When she was fourteen she had come home one day, early from school. Her working at home father had been nowhere to be seen but she had noticed an. emerald green jacket draped loosely over the sofa. She had been trying to think the mystery of her father’s disappearance on the way to her room when he had suddenly come out of her parents’ bedroom looking a little pale and claiming a thunderous headache. She had then been requested to go and buy some aspirin.
She was pulled back to the present again – a thirty years jolt - by the shop girl asking if she was alright: She had gone all white.
Funny how some memories did seem to cling like nasty pieces of used chewing gum at the bottom of people’s souls.

Jess said...

Badaboom, badabing! \o/ These are fun, aren't they? I like messing with different narrative styles and voices. These exercises have sent me in a lot of interesting directions I wouldn't have taken otherwise, had I just sat down plugged away like usual.

I like that you choose some very simple but significant images to focus on in these: fishnet stockings, a fedora, particularly the green jacket. I actually wonder how different the narration might be if the scene were to begin with the green suit, and the memory, rather than leading up to and ending on it-- that seems to be where the most significant action occurs-- not to mention the part of the story that matters most to you. The narration comes especially alive at that point.
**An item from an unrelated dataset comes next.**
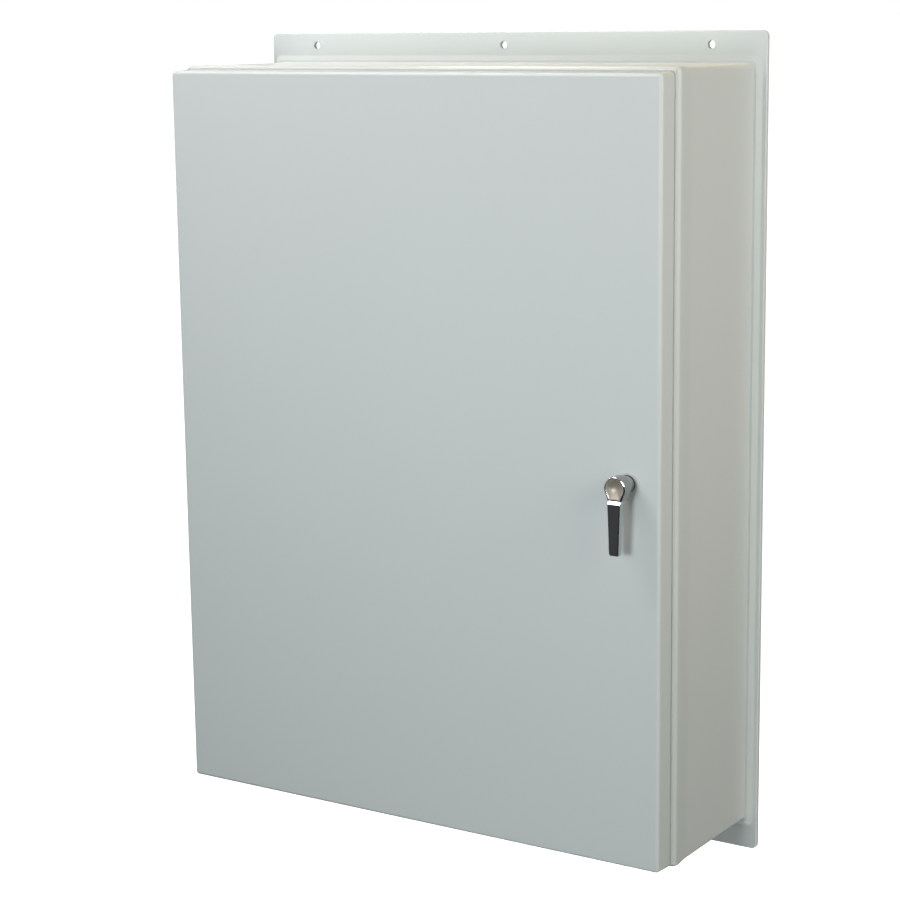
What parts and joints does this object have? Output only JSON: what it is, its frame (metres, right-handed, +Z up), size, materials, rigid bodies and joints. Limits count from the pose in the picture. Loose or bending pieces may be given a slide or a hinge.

(I wonder whether something like "distracted" or "listless" might be the word you're after? "Disconsolate" is a very strong word-- a person's disconsolate on the death of a spouse or close friend. Mind you, I got pretty close when I went looking for a new blouse the other day. I hate Macy's. Two whole floors of nothing! Rubbish. But I digress.)

spacedlaw said...

Believe me, "disconsolate" is almost a euphemism...

Jess said...

For shopping? :D I like it!

I went back and bought a blouse last night. It is brown. I'm not in love with it, but it fits and it didn't cost too much. That's about as much joy as I ever get out of clothes shopping.